September 23, 1883: Philadelphia Athletics clinch a tie for the American Association pennant
After a season spent at or near the top of the league and the ultimate prize within sight, the exhausted Athletics arrived in St. Louis on September 20 with a 2-½ game lead over the Browns. As fans back in Philadelphia anxiously awaited news and planned a victory parade, the Athletics and Browns split the first two games. The Athletics hung on to win the series opener, 13-11, as arm-weary Bobby Mathews notched his 30th victory of the season. The Browns countered with a 9-6 victory in the second game. Knowing a victory in the rubber game would guarantee them a tie for first place, the Athletics chose a battery of George Bradley, who’d been hit hard by Cincinnati in his previous start, and Jack O’Brien. The sentiment was that Bradley was ripe to have “his eye knocked out,” by the well-heeled, hard charging Browns.1 St. Louis countered with batterymen Tony Mullane and Tom Dolan.
Unseasonably cool temperatures greeted the record-breaking overflow crowd of 16,800 fans who jammed Sportsman’s Park that day.2 The morning low in St. Louis was a record 43 degrees and temperatures warmed up only to the mid-60s by game time, approximately 15 degrees cooler than the average temperature in St. Louis for that time of year.
Sportsman’s Park was one of the finest facilities in the American Association. The renovated former Grand Avenue Grounds opened in 1881 and was an innovative multipurpose entertainment facility. It included “a cricket field … a baseball diamond, cinder paths for ‘sprinters,’ a handball court, bowling alleys and everything of that sort.”3 Complete with a beer garden in right field and a newly constructed Bulletin Board (out-of-town scoreboard) that owner Chris Van der Ahe had installed in spring of 1883, Sportsman’s Park was an oasis enjoyed by St. Louis working class and immigrant populations.
The Athletics’ captain, Harry Stovey, won the coin toss and elected to send St. Louis to bat while his team took the field. After the Browns were held scoreless in the top of the first, the Athletics quickly took a 2-0 lead in the bottom half of the inning. Left fielder Jud Birchall led off with a single to right field. Stovey then smashed one into the crowd standing in right-center field.

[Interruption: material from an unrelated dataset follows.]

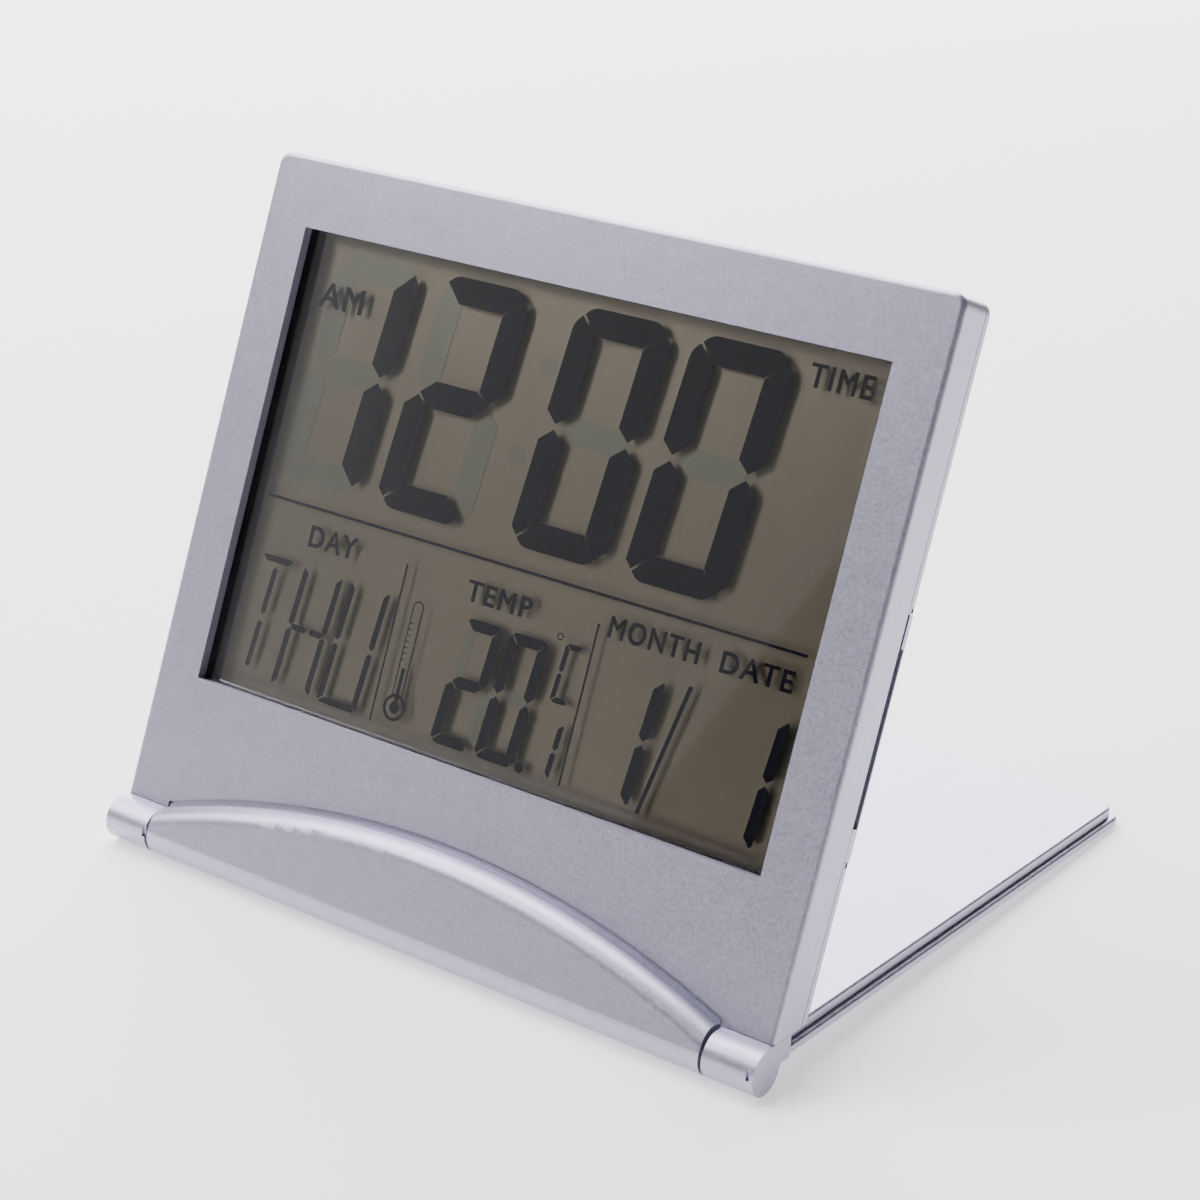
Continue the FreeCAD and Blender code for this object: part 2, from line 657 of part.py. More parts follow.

Under normal circumstances, the hit surely would have scored the speedy Birchall. However the ad hoc grounds rule in effect for the game awarded Stovey a double and forced Birchall to stop at third. With runners on second and third and no one down, right fielder Lon Knight grounded out to Arlie Latham at third to score Birchall as Stovey advanced to third. A wild pitch by Mullane allowed Stovey to score. The last two batters went out quietly and neither team scored over the next two innings; Fred Corey of the Athletics was the only player to reach base, with a second-inning single.
St. Louis threatened in the top of the fourth when little Hugh Nicol, considered a nineteenth-century forerunner of Ozzie Smith because of his showmanship and acrobatic antics on the field, lined a single to left-center with two out. 4 A passed ball allowed him to advance to second before he stole third. However, Joe Quest watched a third strike go by to end the inning.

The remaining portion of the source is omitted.